### DATA BLOCK

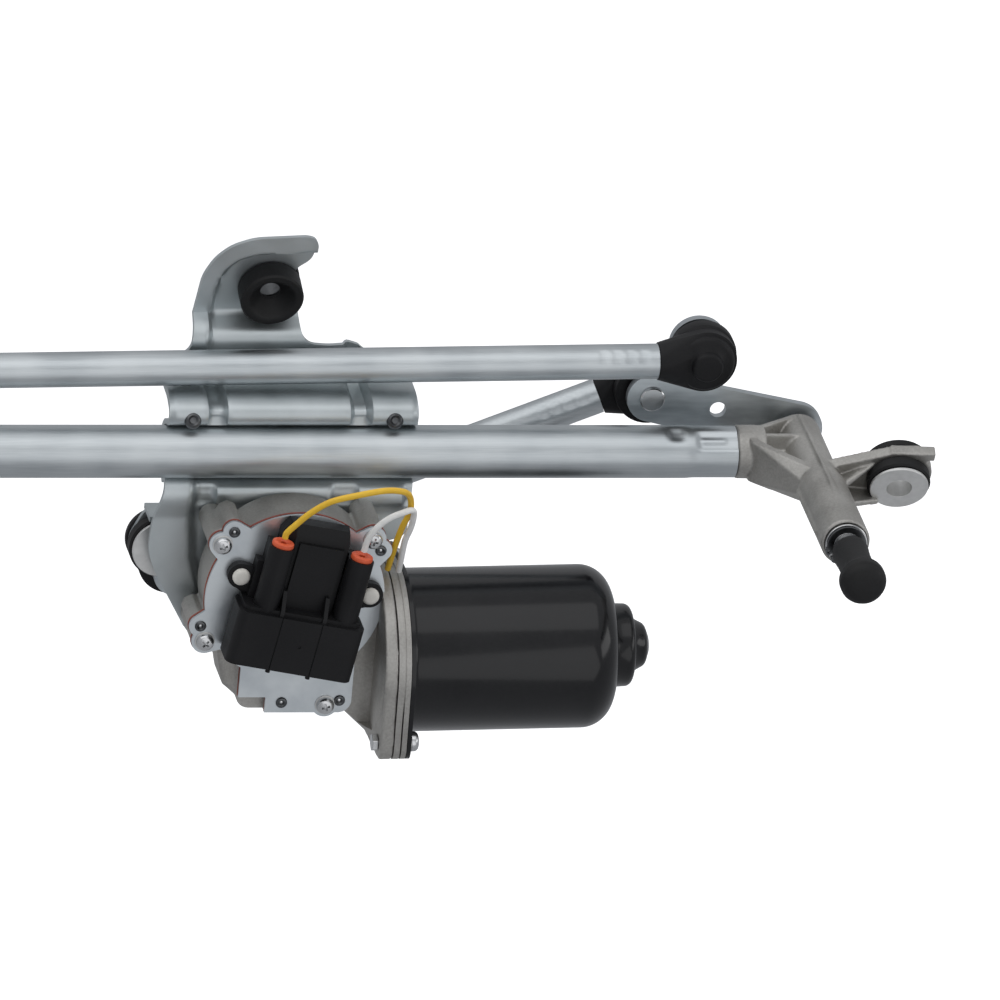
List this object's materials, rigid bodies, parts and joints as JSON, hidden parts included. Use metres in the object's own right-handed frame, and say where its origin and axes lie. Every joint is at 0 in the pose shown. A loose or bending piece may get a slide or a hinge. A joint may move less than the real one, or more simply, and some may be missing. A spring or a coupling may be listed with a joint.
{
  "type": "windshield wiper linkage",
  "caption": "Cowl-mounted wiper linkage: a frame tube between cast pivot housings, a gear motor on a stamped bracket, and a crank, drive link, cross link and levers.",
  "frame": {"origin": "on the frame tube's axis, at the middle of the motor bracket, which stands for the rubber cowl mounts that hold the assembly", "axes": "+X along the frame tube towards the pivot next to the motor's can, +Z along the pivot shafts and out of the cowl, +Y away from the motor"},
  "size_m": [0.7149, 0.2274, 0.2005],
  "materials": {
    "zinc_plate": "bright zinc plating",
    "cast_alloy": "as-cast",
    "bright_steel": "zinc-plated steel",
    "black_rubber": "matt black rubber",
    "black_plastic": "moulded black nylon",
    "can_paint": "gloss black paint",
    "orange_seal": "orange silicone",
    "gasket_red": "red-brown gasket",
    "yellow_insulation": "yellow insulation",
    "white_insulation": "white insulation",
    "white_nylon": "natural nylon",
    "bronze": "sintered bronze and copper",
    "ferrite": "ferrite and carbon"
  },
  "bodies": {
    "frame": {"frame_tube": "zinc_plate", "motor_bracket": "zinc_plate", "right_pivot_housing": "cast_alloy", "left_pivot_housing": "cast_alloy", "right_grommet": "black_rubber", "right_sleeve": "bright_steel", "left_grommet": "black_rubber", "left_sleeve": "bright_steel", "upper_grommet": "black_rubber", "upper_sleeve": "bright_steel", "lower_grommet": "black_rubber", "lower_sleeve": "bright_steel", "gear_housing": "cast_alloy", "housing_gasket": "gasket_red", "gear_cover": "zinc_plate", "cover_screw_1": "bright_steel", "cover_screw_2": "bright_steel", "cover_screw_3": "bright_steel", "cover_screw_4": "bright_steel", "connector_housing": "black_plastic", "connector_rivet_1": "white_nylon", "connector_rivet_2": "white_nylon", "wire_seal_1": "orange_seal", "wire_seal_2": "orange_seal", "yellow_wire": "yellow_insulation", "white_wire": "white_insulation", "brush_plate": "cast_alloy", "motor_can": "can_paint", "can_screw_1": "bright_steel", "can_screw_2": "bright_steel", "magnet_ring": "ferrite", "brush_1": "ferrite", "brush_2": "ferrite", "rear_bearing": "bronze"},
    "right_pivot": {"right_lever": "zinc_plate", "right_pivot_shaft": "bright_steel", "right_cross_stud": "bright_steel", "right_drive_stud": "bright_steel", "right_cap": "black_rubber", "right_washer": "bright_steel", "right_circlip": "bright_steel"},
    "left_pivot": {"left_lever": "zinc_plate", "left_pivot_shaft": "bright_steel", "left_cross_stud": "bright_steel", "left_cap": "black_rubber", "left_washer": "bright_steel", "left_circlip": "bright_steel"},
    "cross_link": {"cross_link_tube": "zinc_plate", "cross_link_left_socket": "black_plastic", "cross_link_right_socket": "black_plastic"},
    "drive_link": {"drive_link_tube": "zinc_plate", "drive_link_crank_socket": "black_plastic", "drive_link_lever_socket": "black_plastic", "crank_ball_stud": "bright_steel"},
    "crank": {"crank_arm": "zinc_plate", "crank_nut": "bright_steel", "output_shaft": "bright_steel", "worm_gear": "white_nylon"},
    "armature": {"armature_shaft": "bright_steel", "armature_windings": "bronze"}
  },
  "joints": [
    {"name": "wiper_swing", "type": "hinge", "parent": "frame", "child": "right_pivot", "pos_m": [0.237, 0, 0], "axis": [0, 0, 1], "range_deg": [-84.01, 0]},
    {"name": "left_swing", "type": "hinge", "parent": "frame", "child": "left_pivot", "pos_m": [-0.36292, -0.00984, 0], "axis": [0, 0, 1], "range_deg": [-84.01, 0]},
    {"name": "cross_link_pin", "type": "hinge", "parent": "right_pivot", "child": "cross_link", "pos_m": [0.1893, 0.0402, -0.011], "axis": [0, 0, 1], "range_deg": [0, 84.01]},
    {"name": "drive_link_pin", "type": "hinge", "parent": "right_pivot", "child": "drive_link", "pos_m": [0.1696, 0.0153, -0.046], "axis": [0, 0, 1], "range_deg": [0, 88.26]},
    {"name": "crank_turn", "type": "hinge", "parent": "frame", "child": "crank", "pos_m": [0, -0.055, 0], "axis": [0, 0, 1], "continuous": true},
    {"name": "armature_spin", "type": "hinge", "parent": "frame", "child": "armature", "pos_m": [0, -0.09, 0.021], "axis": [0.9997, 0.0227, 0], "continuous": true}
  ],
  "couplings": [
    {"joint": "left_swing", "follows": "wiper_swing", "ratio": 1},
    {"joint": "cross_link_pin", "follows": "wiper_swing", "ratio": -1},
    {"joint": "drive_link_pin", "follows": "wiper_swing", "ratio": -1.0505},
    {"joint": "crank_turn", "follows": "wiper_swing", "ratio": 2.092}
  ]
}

######

EXERCISE DETAILS
Can you reproduce all the material exactly?

RESPONSE
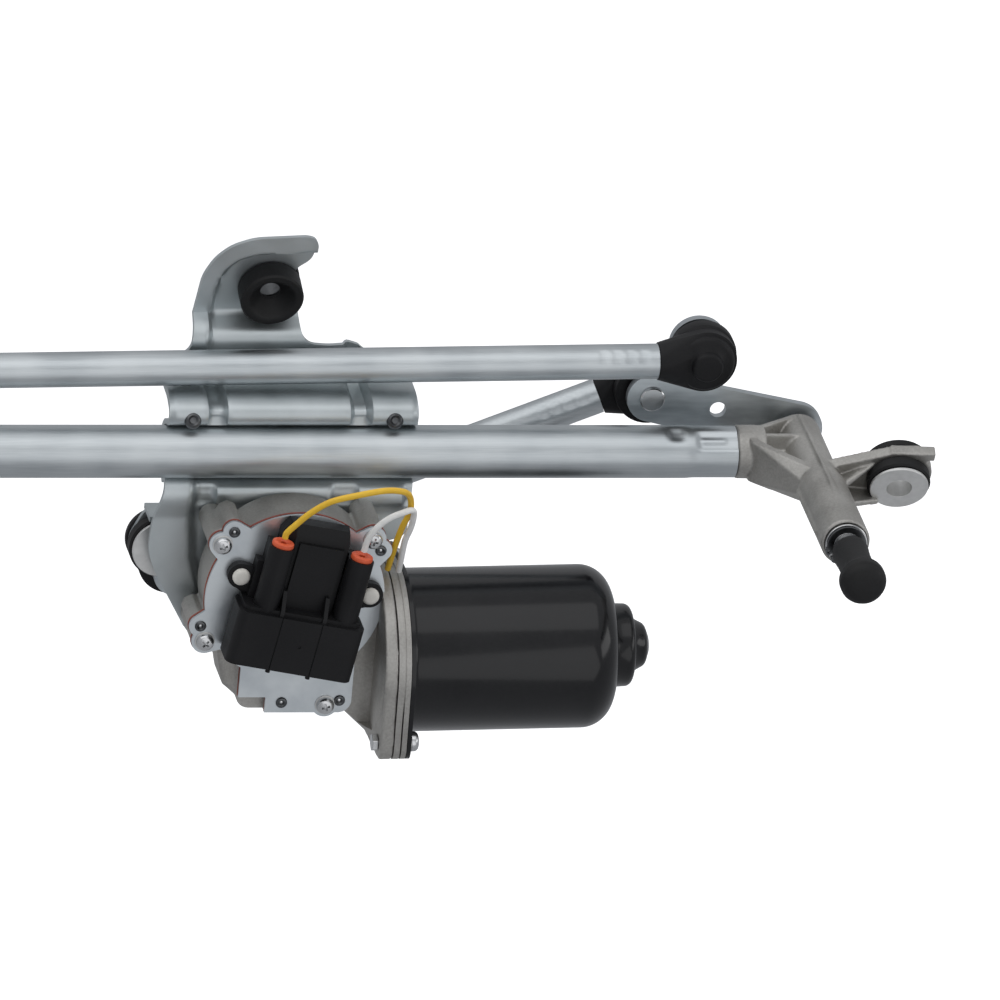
List this object's materials, rigid bodies, parts and joints as JSON, hidden parts included. Use metres in the object's own right-handed frame, and say where its origin and axes lie. Every joint is at 0 in the pose shown. A loose or bending piece may get a slide or a hinge. A joint may move less than the real one, or more simply, and some may be missing. A spring or a coupling may be listed with a joint.
{
  "type": "windshield wiper linkage",
  "caption": "Cowl-mounted wiper linkage: a frame tube between cast pivot housings, a gear motor on a stamped bracket, and a crank, drive link, cross link and levers.",
  "frame": {"origin": "on the frame tube's axis, at the middle of the motor bracket, which stands for the rubber cowl mounts that hold the assembly", "axes": "+X along the frame tube towards the pivot next to the motor's can, +Z along the pivot shafts and out of the cowl, +Y away from the motor"},
  "size_m": [0.7149, 0.2274, 0.2005],
  "materials": {
    "zinc_plate": "bright zinc plating",
    "cast_alloy": "as-cast",
    "bright_steel": "zinc-plated steel",
    "black_rubber": "matt black rubber",
    "black_plastic": "moulded black nylon",
    "can_paint": "gloss black paint",
    "orange_seal": "orange silicone",
    "gasket_red": "red-brown gasket",
    "yellow_insulation": "yellow insulation",
    "white_insulation": "white insulation",
    "white_nylon": "natural nylon",
    "bronze": "sintered bronze and copper",
    "ferrite": "ferrite and carbon"
  },
  "bodies": {
    "frame": {"frame_tube": "zinc_plate", "motor_bracket": "zinc_plate", "right_pivot_housing": "cast_alloy", "left_pivot_housing": "cast_alloy", "right_grommet": "black_rubber", "right_sleeve": "bright_steel", "left_grommet": "black_rubber", "left_sleeve": "bright_steel", "upper_grommet": "black_rubber", "upper_sleeve": "bright_steel", "lower_grommet": "black_rubber", "lower_sleeve": "bright_steel", "gear_housing": "cast_alloy", "housing_gasket": "gasket_red", "gear_cover": "zinc_plate", "cover_screw_1": "bright_steel", "cover_screw_2": "bright_steel", "cover_screw_3": "bright_steel", "cover_screw_4": "bright_steel", "connector_housing": "black_plastic", "connector_rivet_1": "white_nylon", "connector_rivet_2": "white_nylon", "wire_seal_1": "orange_seal", "wire_seal_2": "orange_seal", "yellow_wire": "yellow_insulation", "white_wire": "white_insulation", "brush_plate": "cast_alloy", "motor_can": "can_paint", "can_screw_1": "bright_steel", "can_screw_2": "bright_steel", "magnet_ring": "ferrite", "brush_1": "ferrite", "brush_2": "ferrite", "rear_bearing": "bronze"},
    "right_pivot": {"right_lever": "zinc_plate", "right_pivot_shaft": "bright_steel", "right_cross_stud": "bright_steel", "right_drive_stud": "bright_steel", "right_cap": "black_rubber", "right_washer": "bright_steel", "right_circlip": "bright_steel"},
    "left_pivot": {"left_lever": "zinc_plate", "left_pivot_shaft": "bright_steel", "left_cross_stud": "bright_steel", "left_cap": "black_rubber", "left_washer": "bright_steel", "left_circlip": "bright_steel"},
    "cross_link": {"cross_link_tube": "zinc_plate", "cross_link_left_socket": "black_plastic", "cross_link_right_socket": "black_plastic"},
    "drive_link": {"drive_link_tube": "zinc_plate", "drive_link_crank_socket": "black_plastic", "drive_link_lever_socket": "black_plastic", "crank_ball_stud": "bright_steel"},
    "crank": {"crank_arm": "zinc_plate", "crank_nut": "bright_steel", "output_shaft": "bright_steel", "worm_gear": "white_nylon"},
    "armature": {"armature_shaft": "bright_steel", "armature_windings": "bronze"}
  },
  "joints": [
    {"name": "wiper_swing", "type": "hinge", "parent": "frame", "child": "right_pivot", "pos_m": [0.237, 0, 0], "axis": [0, 0, 1], "range_deg": [-84.01, 0]},
    {"name": "left_swing", "type": "hinge", "parent": "frame", "child": "left_pivot", "pos_m": [-0.36292, -0.00984, 0], "axis": [0, 0, 1], "range_deg": [-84.01, 0]},
    {"name": "cross_link_pin", "type": "hinge", "parent": "right_pivot", "child": "cross_link", "pos_m": [0.1893, 0.0402, -0.011], "axis": [0, 0, 1], "range_deg": [0, 84.01]},
    {"name": "drive_link_pin", "type": "hinge", "parent": "right_pivot", "child": "drive_link", "pos_m": [0.1696, 0.0153, -0.046], "axis": [0, 0, 1], "range_deg": [0, 88.26]},
    {"name": "crank_turn", "type": "hinge", "parent": "frame", "child": "crank", "pos_m": [0, -0.055, 0], "axis": [0, 0, 1], "continuous": true},
    {"name": "armature_spin", "type": "hinge", "parent": "frame", "child": "armature", "pos_m": [0, -0.09, 0.021], "axis": [0.9997, 0.0227, 0], "continuous": true}
  ],
  "couplings": [
    {"joint": "left_swing", "follows": "wiper_swing", "ratio": 1},
    {"joint": "cross_link_pin", "follows": "wiper_swing", "ratio": -1},
    {"joint": "drive_link_pin", "follows": "wiper_swing", "ratio": -1.0505},
    {"joint": "crank_turn", "follows": "wiper_swing", "ratio": 2.092}
  ]
}